This month's Scientific American has a great "Skeptic" column by Michael Shermer: At the Boundary of Knowledge: Is it possible to measure supernatural or paranormal phenomena?
Shermer cites physicist Sean Carroll's book (The Big Picture, which I enjoyed) in this passage.
Take our understanding of particles and forces, which Carroll says “seems indisputably accurate within a very wide domain of applicability,” such that “a thousand or a million years from now, whatever amazing discoveries science will have made, our descendants are not going to be saying ‘Haha, those silly twenty-first-century scientists, believing in ‘neutrons’ and ‘electromagnetism.’”

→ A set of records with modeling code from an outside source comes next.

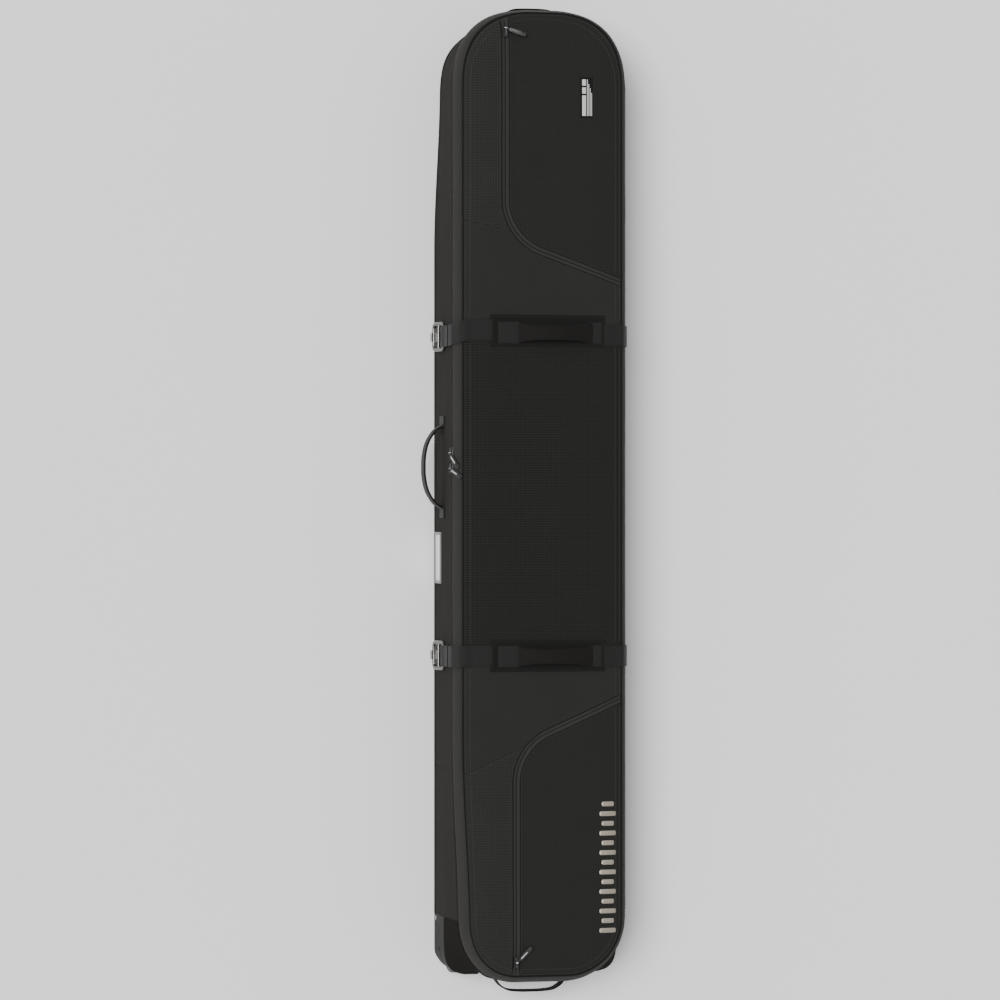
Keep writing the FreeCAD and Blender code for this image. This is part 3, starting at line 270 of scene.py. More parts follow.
STEEL = metal("steel_look", (0.5, 0.5, 0.51), 0.35)
FILM = clear_film("clear_window_look")
BAR_FILM = metal("bar_film", (0.52, 0.47, 0.39), 0.45)
LABEL = plain_cloth("label_cloth", (0.008, 0.008, 0.008), 0.15)
LABEL_PRINT = plain_cloth("label_print", (0.55, 0.55, 0.54), 0.1)


# ---------------------------------------------------------------- making pieces


def eased(value, low, high):
    """0 below low, 1 above high, smooth between them."""
    share = max(0.0, min(1.0, (value - low) / (high - low)))
    return share * share * (3 - 2 * share)


def between_levels(z, levels):
    """A value read off (height, value) levels, straight between them."""
    for (low, before), (high, after) in zip(levels, levels[1:]):
        if z <= high:
            return before + (after - before) * max(0.0, (z - low) / (high - low))
    return levels[-1][1]


CORNER_SETTLE = [(0, -8), (110, 0), (165, 7), (197, 13)]
HEAD_TAPER = [(0, 11), (110, 4), (160, 0)]
FOOT_TAPER = [(104, 0), (165, 11), (197, 17)]


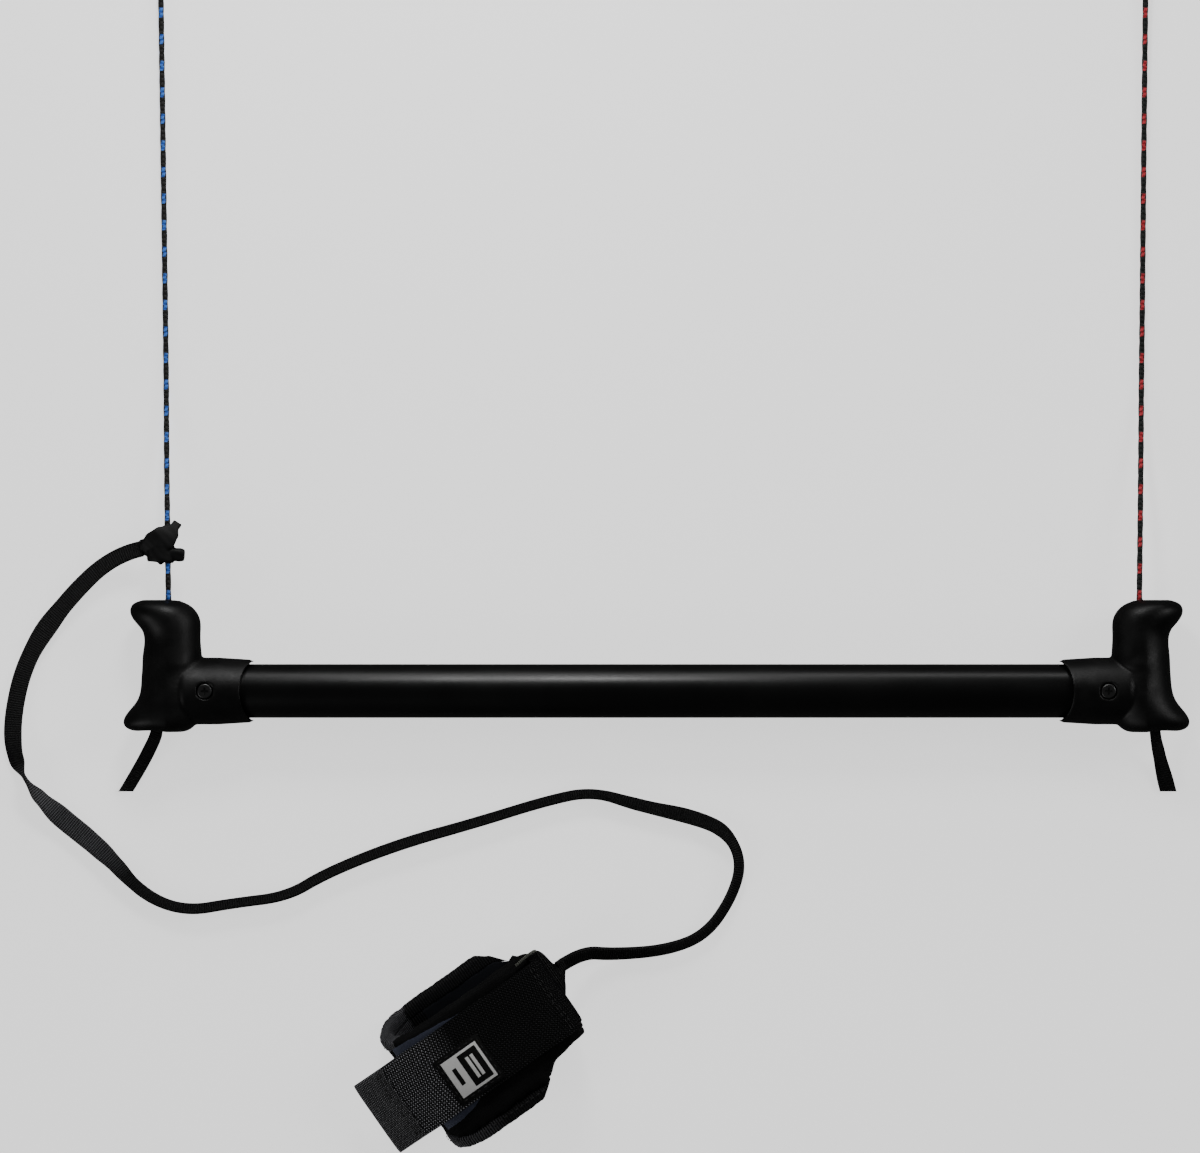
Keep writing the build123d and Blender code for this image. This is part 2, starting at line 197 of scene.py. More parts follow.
def copyOfCad(nodeName, name):
    piece = bpy.data.objects.new(name, nodes[nodeName].data.copy())
    bpy.context.scene.collection.objects.link(piece)
    workOn(piece)
    bpy.ops.object.mode_set(mode="EDIT")
    bpy.ops.mesh.select_all(action="SELECT")
    bpy.ops.mesh.remove_doubles(threshold=0.00001)
    bpy.ops.object.mode_set(mode="OBJECT")
    return piece


def joined(pieces, name):
    deselectAll()
    for piece in pieces:
        piece.select_set(True)
    bpy.context.view_layer.objects.active = pieces[0]
    bpy.ops.object.join()
    pieces[0].name = name
    pieces[0].data.name = name
    return pieces[0]


def splinePoints(points, spacing):
    # The smooth line of a route: a NURBS curve whose controls are the route's points.
    curve = bpy.data.curves.new("route", "CURVE")
    curve.dimensions = "3D"
    spline = curve.splines.new("NURBS")
    spline.points.add(len(points) - 1)
    for place, point in zip(spline.points, points):
        place.co = (*(c * mm for c in point), 1)
    spline.order_u = 3
    spline.use_endpoint_u = True
    spline.resolution_u = 24
    holder = bpy.data.objects.new("route", curve)
    bpy.context.scene.collection.objects.link(holder)
    mesh = bpy.data.meshes.new_from_object(holder)
    line = [vertex.co.copy() for vertex in mesh.vertices]
    bpy.data.objects.remove(holder)
    bpy.data.curves.remove(curve)
    bpy.data.meshes.remove(mesh)
    return evenly(line, spacing)


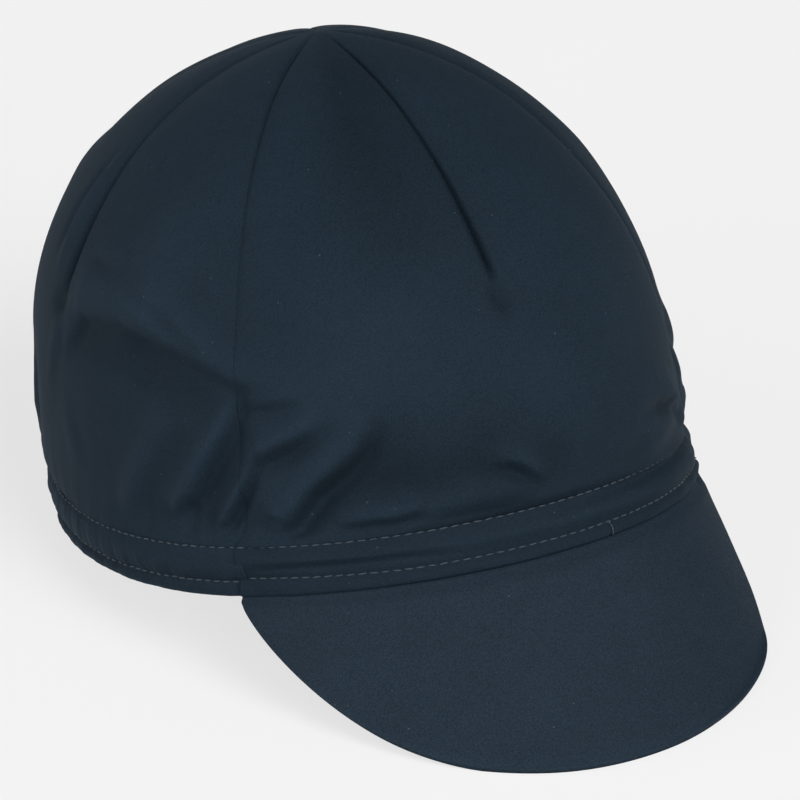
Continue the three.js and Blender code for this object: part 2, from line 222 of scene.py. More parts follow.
cameraSet = {
    "azimuth": -29.52,
    "elevation": 25.78,
    "roll": -0.16,
    "distance": 1.2258,
    "target": (0.0, 0.01087, 0.0653),
    "pixelsPerMetre": 3737.7,  # at the target
    "imageSize": 800,
    "targetPixel": (373.3, 315.6),
    "sensor": 36.0,
    "farthest": 50,
}


def outward(azimuth, elevation):  # the direction from the cap to a camera or a light
    return Vector((math.sin(azimuth) * math.cos(elevation), -math.cos(azimuth) * math.cos(elevation),
                   math.sin(elevation)))


def facing(place, aim):
    return Matrix.Translation(place) @ (aim - place).to_track_quat("-Z", "Y").to_matrix().to_4x4()


def makeCamera():
    azimuth, elevation = math.radians(cameraSet["azimuth"]), math.radians(cameraSet["elevation"])
    back = outward(azimuth, elevation)
    right = Vector((math.cos(azimuth), math.sin(azimuth), 0))
    up = back.cross(right)
    target = Vector(cameraSet["target"])
    place = target + back * cameraSet["distance"]
    half = cameraSet["imageSize"] / 2
    aside = (half - cameraSet["targetPixel"][0]) / cameraSet["pixelsPerMetre"]
    below = (half - cameraSet["targetPixel"][1]) / cameraSet["pixelsPerMetre"]
    aim = target + right * aside - up * below
    data = bpy.data.cameras.new("camera")
    data.sensor_width = cameraSet["sensor"]
    data.lens = (cameraSet["pixelsPerMetre"] * cameraSet["distance"]
                 * cameraSet["sensor"] / cameraSet["imageSize"])
    data.clip_end = cameraSet["farthest"]
    camera = newObject("camera", data)
    roll = Matrix.Rotation(math.radians(-cameraSet["roll"]), 4, "Z")
    camera.matrix_world = facing(place, aim) @ roll
    bpy.context.scene.camera = camera
    bpy.context.scene.view_settings.view_transform = "Standard"


studioLights = {
    "ambient": 0.1,
    "ambientColour": (0.97, 0.985, 1.0),
    "size": 3.9,
    "distance": 6.0,
    # azimuth and elevation in degrees, as seen from the cap, and power
    "softLights": {
        "keyLight": (15, 45, 183),
        "frontLight": (0, 30, 141),
        "leftLight": (-75, 15, 138),
        "leftBackLight": (-120, 15, 85),
        "rightLight": (85, 15, 14),
        "backLight": (155, 8, 20),
    },
    "lookAt": (0.0, 0.0, 0.06),
}


def makeLights():
    world = bpy.data.worlds.new("studio")
    bpy.context.scene.world = world
    world.use_nodes = True
    ambient = {"Color": (*studioLights["ambientColour"], 1), "Strength": studioLights["ambient"]}
    fill(world.node_tree, world.node_tree.nodes["Background"], ambient)
    centre = Vector(studioLights["lookAt"])
    for name, (azimuth, elevation, power) in studioLights["softLights"].items():
        back = outward(math.radians(azimuth), math.radians(elevation))
        data = bpy.data.lights.new(name, "AREA")
        data.shape = "DISK"
        data.size = studioLights["size"]
        data.energy = power
        light = newObject(name, data)
        light.matrix_world = facing(centre + back * studioLights["distance"], centre)


floorSet = {"half": 8.0, "colour": (0.25, 0.25, 0.25), "roughness": 0.9, "specular": 0.1, "glow": 0.70}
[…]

Thus, Carroll concludes that the laws of physics “rule out the possibility of true psychic powers.” Why? Because the particles and forces of nature don’t allow us to bend spoons, levitate or read minds, and “we know that there aren’t new particles or forces out there yet to be discovered that would support them. Not simply because we haven’t found them yet, but because we definitely would have found them if they had the right characteristics to give us the requisite powers.”
Excellent points. After thousands of years of recorded human history, there is precisely zero solid demonstrable evidence of supernatural psychic powers. Which means, the chance is extremely close to zero that such powers exist.
In his next concluding passages, Shermer also demolishes the likelihood of a supernatural God.
What about a supernatural God? Perhaps such an entity exists outside nature and its laws. If so, how would we detect it with our instruments? If a deity used natural forces to, say, cure someone’s cancer by reprogramming the cancerous cells’ DNA, that would make God nothing more than a skilled genetic engineer. If God used unknown supernatural forces, how might they interact with the known natural forces? And if such supernatural forces could somehow stir the particles in our universe, shouldn’t we be able to detect them and thereby incorporate them into our theories about the natural world? Whence the supernatural?
It is at the horizon where the known meets the unknown that we are tempted to inject paranormal and supernatural forces to explain hitherto unsolved mysteries, but we must resist the temptation because such efforts can never succeed, not even in principle.
When I believed in a divine power that existed above and beyond the bounds of the natural world, arguments like these threatened my spiritual sensibilities.
Now, I worship at the Altar of Reality. So I'm attracted to whatever brings me closer to what is real, even if these truths are difficult to accept. I'd prefer that a loving God was waiting to embrace my immortal soul after I die.
But what I prefer and what is real outside of my preferring brain often are very different things. We've got to choose which to pay the most attention to.